Extracted information ▸

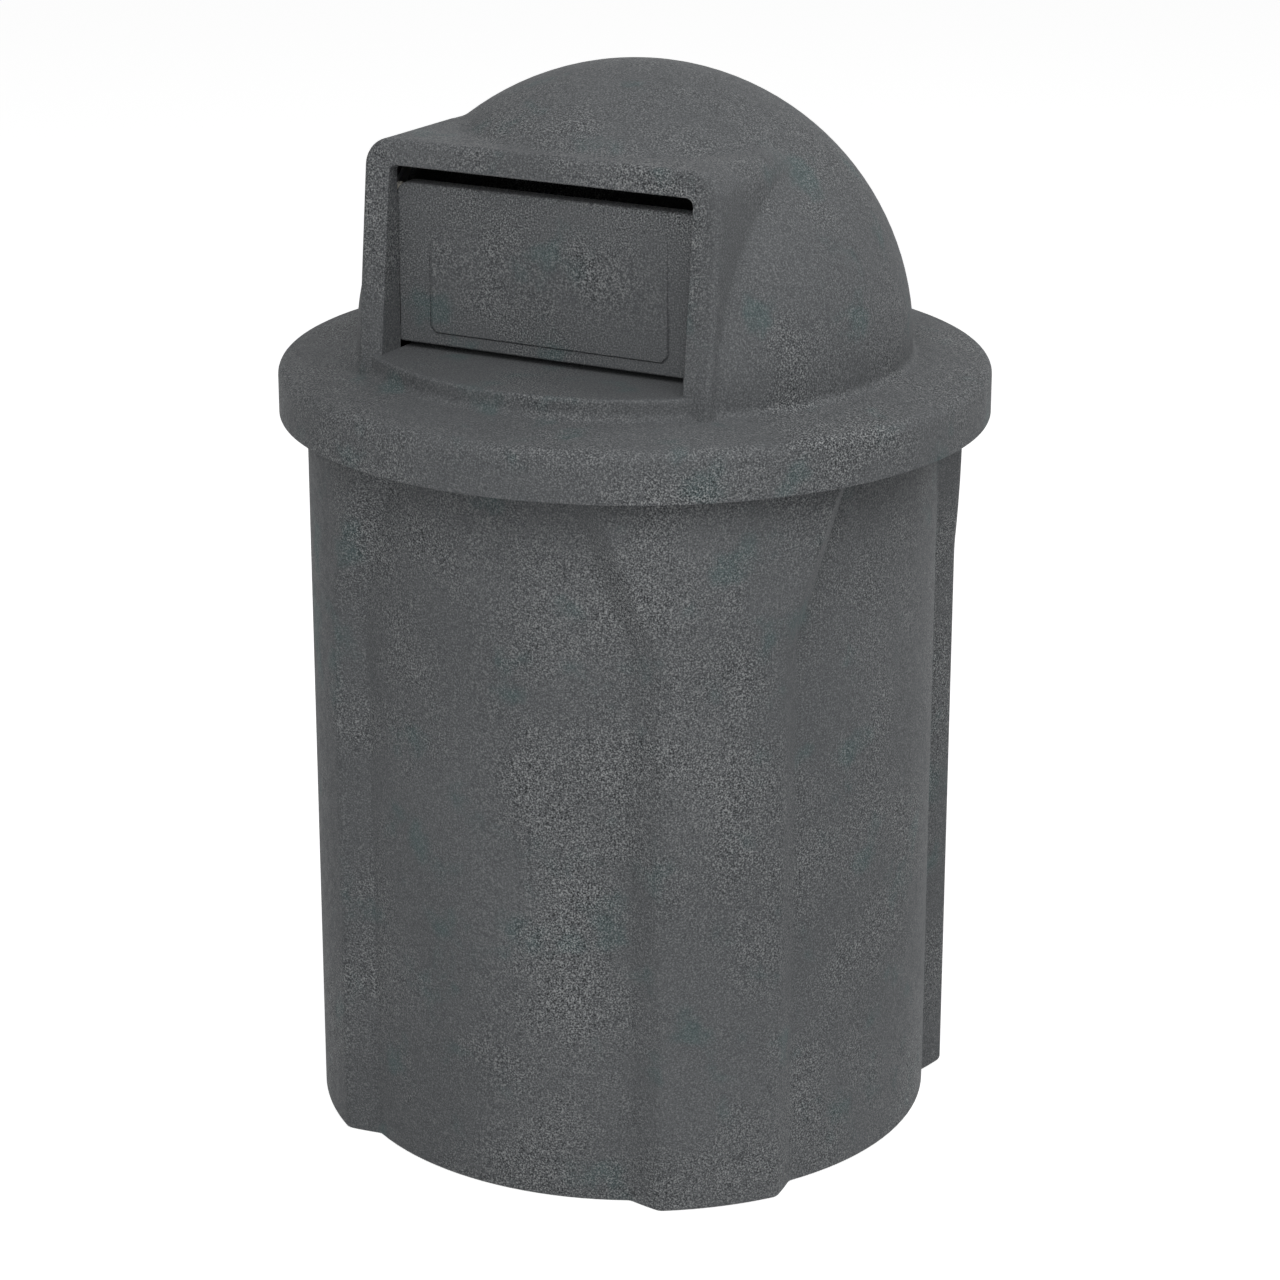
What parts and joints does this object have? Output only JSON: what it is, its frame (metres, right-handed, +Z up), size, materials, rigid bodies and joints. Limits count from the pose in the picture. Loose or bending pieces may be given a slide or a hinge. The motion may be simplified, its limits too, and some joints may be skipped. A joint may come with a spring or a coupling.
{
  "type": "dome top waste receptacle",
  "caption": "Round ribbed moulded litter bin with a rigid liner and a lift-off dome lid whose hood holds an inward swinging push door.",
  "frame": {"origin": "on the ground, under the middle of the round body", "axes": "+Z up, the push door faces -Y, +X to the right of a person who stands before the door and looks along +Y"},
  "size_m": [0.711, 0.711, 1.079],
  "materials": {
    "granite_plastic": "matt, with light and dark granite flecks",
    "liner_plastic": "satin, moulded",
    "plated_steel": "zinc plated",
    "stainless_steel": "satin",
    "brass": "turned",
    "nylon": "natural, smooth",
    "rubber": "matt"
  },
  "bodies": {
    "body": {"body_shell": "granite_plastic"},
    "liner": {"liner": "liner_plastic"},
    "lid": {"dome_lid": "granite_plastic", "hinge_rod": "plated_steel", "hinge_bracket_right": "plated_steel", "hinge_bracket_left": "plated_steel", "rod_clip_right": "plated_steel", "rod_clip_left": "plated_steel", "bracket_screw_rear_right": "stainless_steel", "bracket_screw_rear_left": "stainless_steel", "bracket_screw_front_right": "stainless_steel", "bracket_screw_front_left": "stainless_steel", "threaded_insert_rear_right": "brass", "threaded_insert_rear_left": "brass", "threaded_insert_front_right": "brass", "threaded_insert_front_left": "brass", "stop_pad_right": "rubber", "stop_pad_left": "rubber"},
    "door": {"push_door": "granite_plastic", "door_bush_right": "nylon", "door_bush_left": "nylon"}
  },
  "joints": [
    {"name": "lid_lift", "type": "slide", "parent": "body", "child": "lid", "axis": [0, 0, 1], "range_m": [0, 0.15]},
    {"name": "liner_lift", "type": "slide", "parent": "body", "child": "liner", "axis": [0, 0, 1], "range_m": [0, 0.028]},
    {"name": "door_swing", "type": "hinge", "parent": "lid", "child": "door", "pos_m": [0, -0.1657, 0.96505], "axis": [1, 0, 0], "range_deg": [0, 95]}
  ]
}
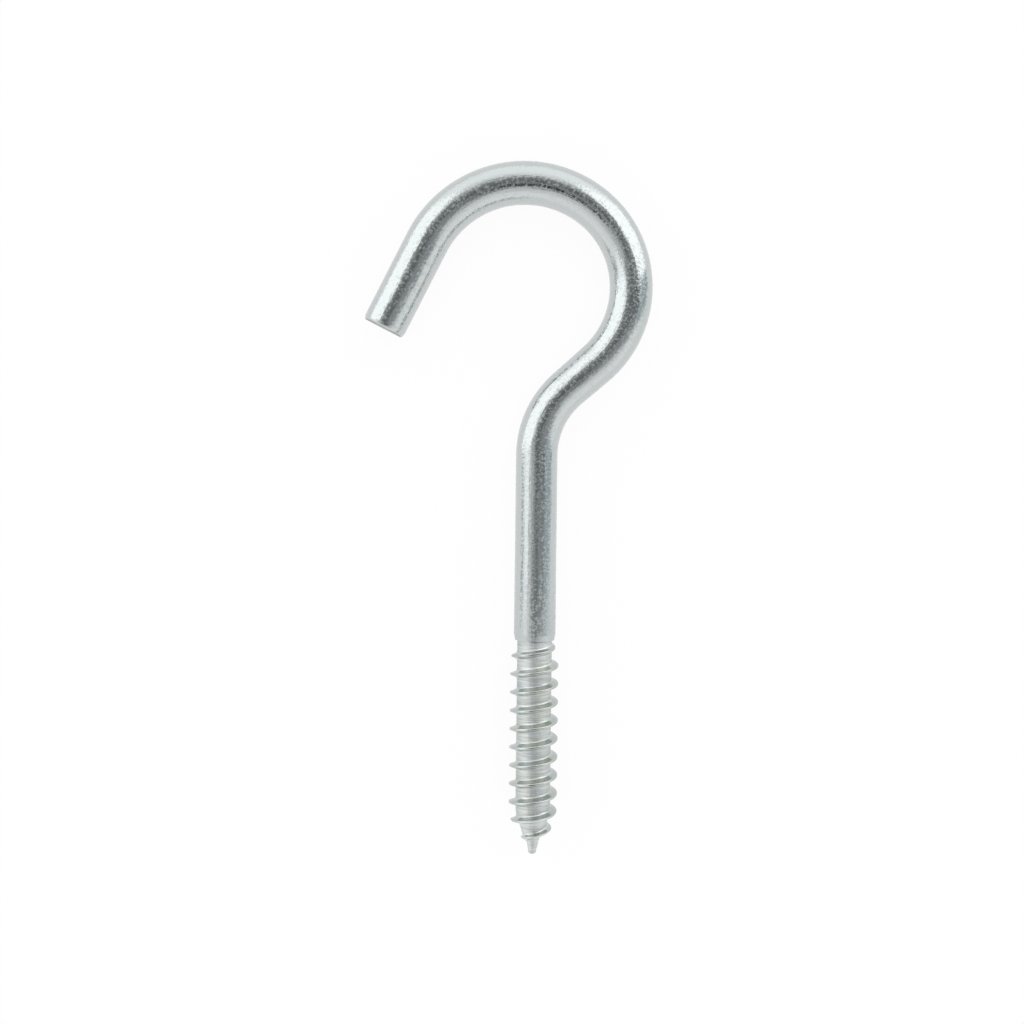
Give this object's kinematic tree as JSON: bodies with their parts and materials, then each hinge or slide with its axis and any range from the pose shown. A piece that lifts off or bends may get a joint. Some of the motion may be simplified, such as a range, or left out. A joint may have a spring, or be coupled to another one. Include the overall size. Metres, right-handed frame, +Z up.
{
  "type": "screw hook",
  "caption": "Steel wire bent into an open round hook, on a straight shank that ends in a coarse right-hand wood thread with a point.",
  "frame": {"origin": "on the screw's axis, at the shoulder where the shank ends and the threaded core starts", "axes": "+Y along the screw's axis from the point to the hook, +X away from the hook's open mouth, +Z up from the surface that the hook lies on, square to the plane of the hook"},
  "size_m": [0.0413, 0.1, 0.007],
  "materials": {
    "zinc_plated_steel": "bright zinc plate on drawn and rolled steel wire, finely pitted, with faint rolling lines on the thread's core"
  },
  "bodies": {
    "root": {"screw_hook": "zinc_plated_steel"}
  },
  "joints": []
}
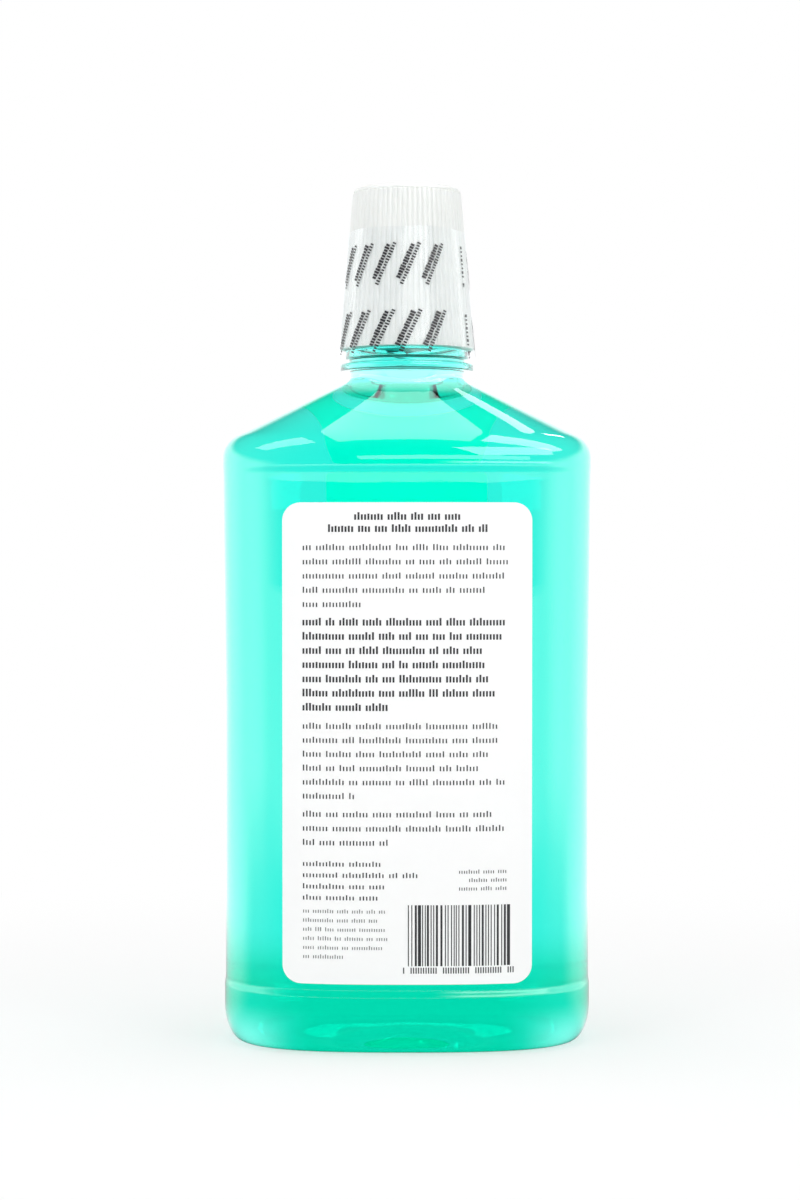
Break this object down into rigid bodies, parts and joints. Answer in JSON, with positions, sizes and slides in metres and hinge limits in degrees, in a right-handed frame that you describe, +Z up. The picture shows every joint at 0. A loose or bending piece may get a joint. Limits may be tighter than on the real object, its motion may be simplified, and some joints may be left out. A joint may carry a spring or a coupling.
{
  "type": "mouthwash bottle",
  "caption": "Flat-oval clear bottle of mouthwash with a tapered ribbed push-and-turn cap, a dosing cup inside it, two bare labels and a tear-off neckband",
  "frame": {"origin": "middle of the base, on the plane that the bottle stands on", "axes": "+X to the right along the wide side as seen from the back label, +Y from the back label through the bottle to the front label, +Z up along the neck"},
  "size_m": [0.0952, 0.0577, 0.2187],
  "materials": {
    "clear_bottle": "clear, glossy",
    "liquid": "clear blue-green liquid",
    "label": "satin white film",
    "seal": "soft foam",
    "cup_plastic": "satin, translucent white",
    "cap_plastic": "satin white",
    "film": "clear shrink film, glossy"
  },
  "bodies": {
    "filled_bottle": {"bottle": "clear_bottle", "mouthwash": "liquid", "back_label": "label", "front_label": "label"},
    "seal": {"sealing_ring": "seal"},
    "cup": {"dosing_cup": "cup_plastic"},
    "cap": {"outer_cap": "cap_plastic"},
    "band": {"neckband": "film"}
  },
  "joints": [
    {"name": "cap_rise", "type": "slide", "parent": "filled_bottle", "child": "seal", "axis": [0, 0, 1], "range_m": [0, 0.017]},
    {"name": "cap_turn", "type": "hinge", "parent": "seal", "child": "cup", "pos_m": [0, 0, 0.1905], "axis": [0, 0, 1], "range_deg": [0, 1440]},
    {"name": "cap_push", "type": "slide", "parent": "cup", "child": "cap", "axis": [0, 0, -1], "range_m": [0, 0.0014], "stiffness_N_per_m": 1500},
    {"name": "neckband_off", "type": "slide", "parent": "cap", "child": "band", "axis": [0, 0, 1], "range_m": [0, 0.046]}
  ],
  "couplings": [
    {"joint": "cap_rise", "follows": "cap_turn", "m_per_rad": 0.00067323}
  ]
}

Work instructions ▸ Recopy the entries above exactly, with every line included.

Right answer ▸
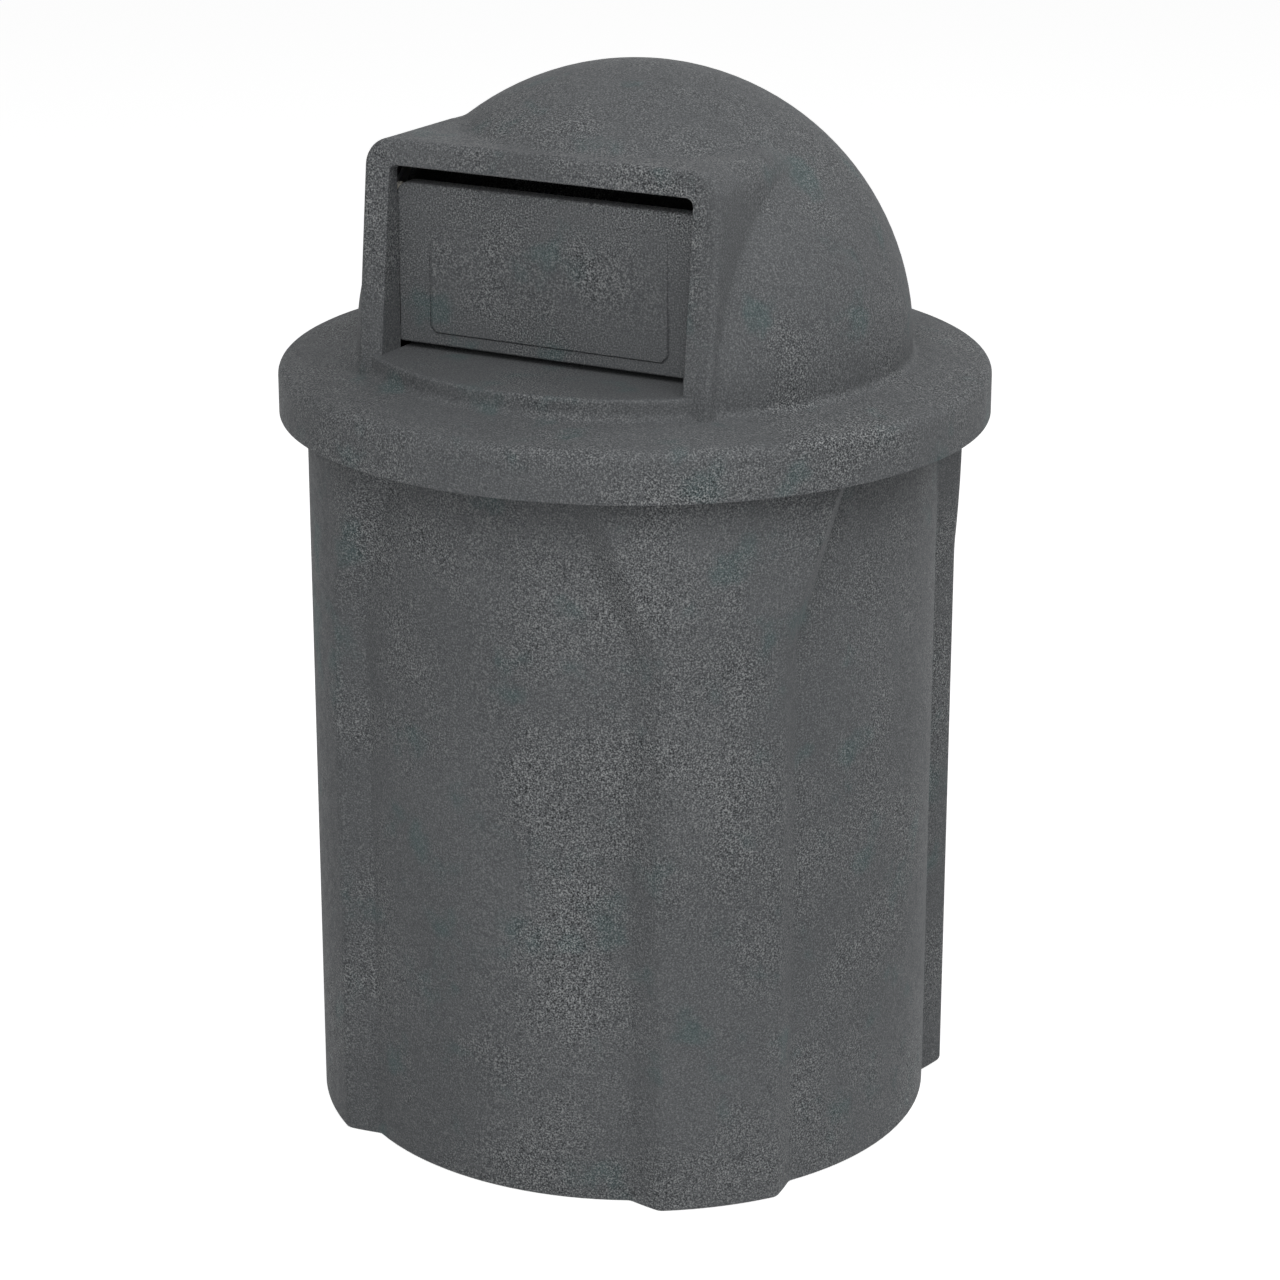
What parts and joints does this object have? Output only JSON: what it is, its frame (metres, right-handed, +Z up), size, materials, rigid bodies and joints. Limits count from the pose in the picture. Loose or bending pieces may be given a slide or a hinge. The motion may be simplified, its limits too, and some joints may be skipped. A joint may come with a spring or a coupling.
{
  "type": "dome top waste receptacle",
  "caption": "Round ribbed moulded litter bin with a rigid liner and a lift-off dome lid whose hood holds an inward swinging push door.",
  "frame": {"origin": "on the ground, under the middle of the round body", "axes": "+Z up, the push door faces -Y, +X to the right of a person who stands before the door and looks along +Y"},
  "size_m": [0.711, 0.711, 1.079],
  "materials": {
    "granite_plastic": "matt, with light and dark granite flecks",
    "liner_plastic": "satin, moulded",
    "plated_steel": "zinc plated",
    "stainless_steel": "satin",
    "brass": "turned",
    "nylon": "natural, smooth",
    "rubber": "matt"
  },
  "bodies": {
    "body": {"body_shell": "granite_plastic"},
    "liner": {"liner": "liner_plastic"},
    "lid": {"dome_lid": "granite_plastic", "hinge_rod": "plated_steel", "hinge_bracket_right": "plated_steel", "hinge_bracket_left": "plated_steel", "rod_clip_right": "plated_steel", "rod_clip_left": "plated_steel", "bracket_screw_rear_right": "stainless_steel", "bracket_screw_rear_left": "stainless_steel", "bracket_screw_front_right": "stainless_steel", "bracket_screw_front_left": "stainless_steel", "threaded_insert_rear_right": "brass", "threaded_insert_rear_left": "brass", "threaded_insert_front_right": "brass", "threaded_insert_front_left": "brass", "stop_pad_right": "rubber", "stop_pad_left": "rubber"},
    "door": {"push_door": "granite_plastic", "door_bush_right": "nylon", "door_bush_left": "nylon"}
  },
  "joints": [
    {"name": "lid_lift", "type": "slide", "parent": "body", "child": "lid", "axis": [0, 0, 1], "range_m": [0, 0.15]},
    {"name": "liner_lift", "type": "slide", "parent": "body", "child": "liner", "axis": [0, 0, 1], "range_m": [0, 0.028]},
    {"name": "door_swing", "type": "hinge", "parent": "lid", "child": "door", "pos_m": [0, -0.1657, 0.96505], "axis": [1, 0, 0], "range_deg": [0, 95]}
  ]
}
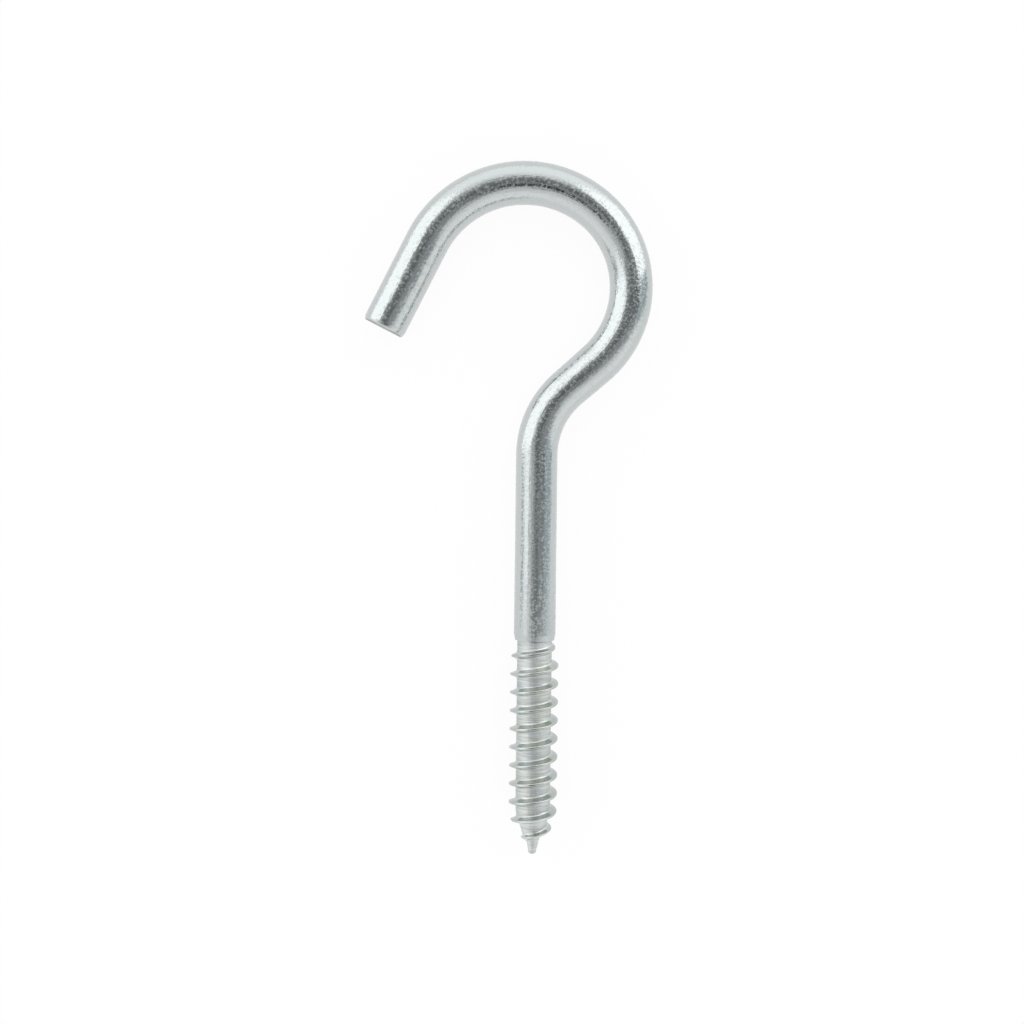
Give this object's kinematic tree as JSON: bodies with their parts and materials, then each hinge or slide with its axis and any range from the pose shown. A piece that lifts off or bends may get a joint. Some of the motion may be simplified, such as a range, or left out. A joint may have a spring, or be coupled to another one. Include the overall size. Metres, right-handed frame, +Z up.
{
  "type": "screw hook",
  "caption": "Steel wire bent into an open round hook, on a straight shank that ends in a coarse right-hand wood thread with a point.",
  "frame": {"origin": "on the screw's axis, at the shoulder where the shank ends and the threaded core starts", "axes": "+Y along the screw's axis from the point to the hook, +X away from the hook's open mouth, +Z up from the surface that the hook lies on, square to the plane of the hook"},
  "size_m": [0.0413, 0.1, 0.007],
  "materials": {
    "zinc_plated_steel": "bright zinc plate on drawn and rolled steel wire, finely pitted, with faint rolling lines on the thread's core"
  },
  "bodies": {
    "root": {"screw_hook": "zinc_plated_steel"}
  },
  "joints": []
}
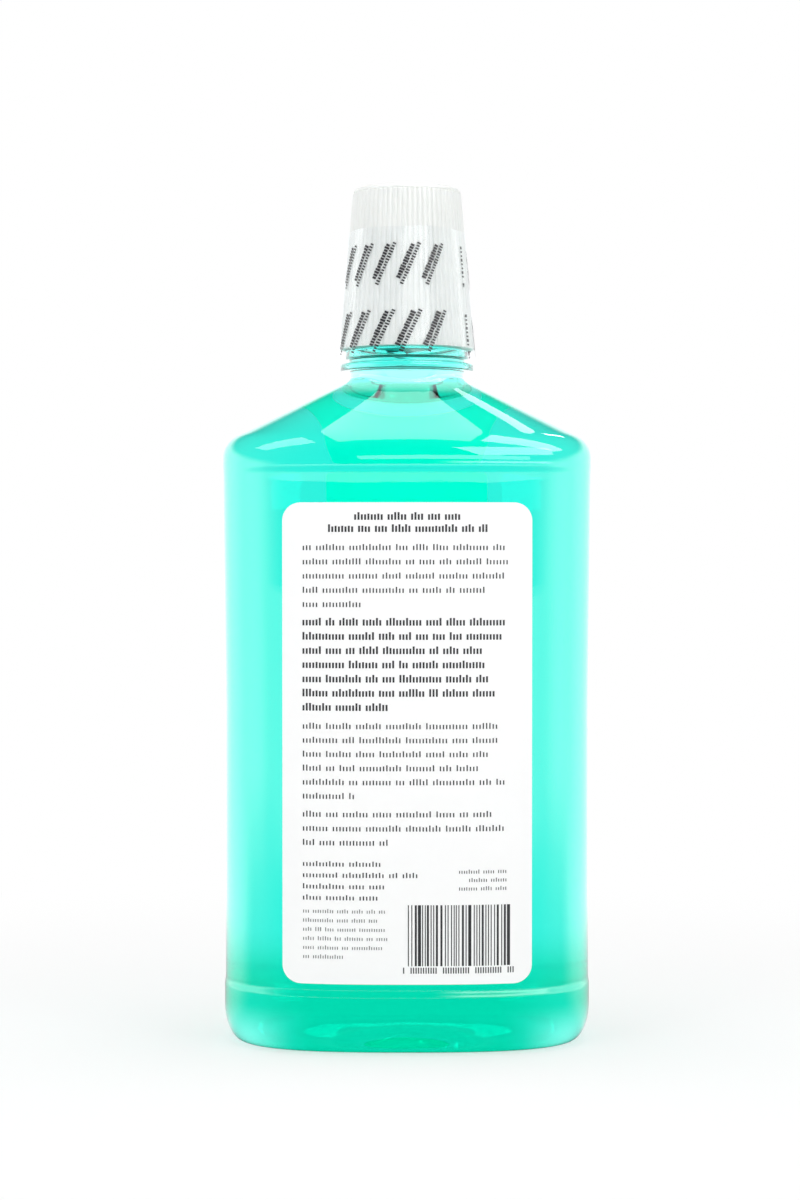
Break this object down into rigid bodies, parts and joints. Answer in JSON, with positions, sizes and slides in metres and hinge limits in degrees, in a right-handed frame that you describe, +Z up. The picture shows every joint at 0. A loose or bending piece may get a joint. Limits may be tighter than on the real object, its motion may be simplified, and some joints may be left out. A joint may carry a spring or a coupling.
{
  "type": "mouthwash bottle",
  "caption": "Flat-oval clear bottle of mouthwash with a tapered ribbed push-and-turn cap, a dosing cup inside it, two bare labels and a tear-off neckband",
  "frame": {"origin": "middle of the base, on the plane that the bottle stands on", "axes": "+X to the right along the wide side as seen from the back label, +Y from the back label through the bottle to the front label, +Z up along the neck"},
  "size_m": [0.0952, 0.0577, 0.2187],
  "materials": {
    "clear_bottle": "clear, glossy",
    "liquid": "clear blue-green liquid",
    "label": "satin white film",
    "seal": "soft foam",
    "cup_plastic": "satin, translucent white",
    "cap_plastic": "satin white",
    "film": "clear shrink film, glossy"
  },
  "bodies": {
    "filled_bottle": {"bottle": "clear_bottle", "mouthwash": "liquid", "back_label": "label", "front_label": "label"},
    "seal": {"sealing_ring": "seal"},
    "cup": {"dosing_cup": "cup_plastic"},
    "cap": {"outer_cap": "cap_plastic"},
    "band": {"neckband": "film"}
  },
  "joints": [
    {"name": "cap_rise", "type": "slide", "parent": "filled_bottle", "child": "seal", "axis": [0, 0, 1], "range_m": [0, 0.017]},
    {"name": "cap_turn", "type": "hinge", "parent": "seal", "child": "cup", "pos_m": [0, 0, 0.1905], "axis": [0, 0, 1], "range_deg": [0, 1440]},
    {"name": "cap_push", "type": "slide", "parent": "cup", "child": "cap", "axis": [0, 0, -1], "range_m": [0, 0.0014], "stiffness_N_per_m": 1500},
    {"name": "neckband_off", "type": "slide", "parent": "cap", "child": "band", "axis": [0, 0, 1], "range_m": [0, 0.046]}
  ],
  "couplings": [
    {"joint": "cap_rise", "follows": "cap_turn", "m_per_rad": 0.00067323}
  ]
}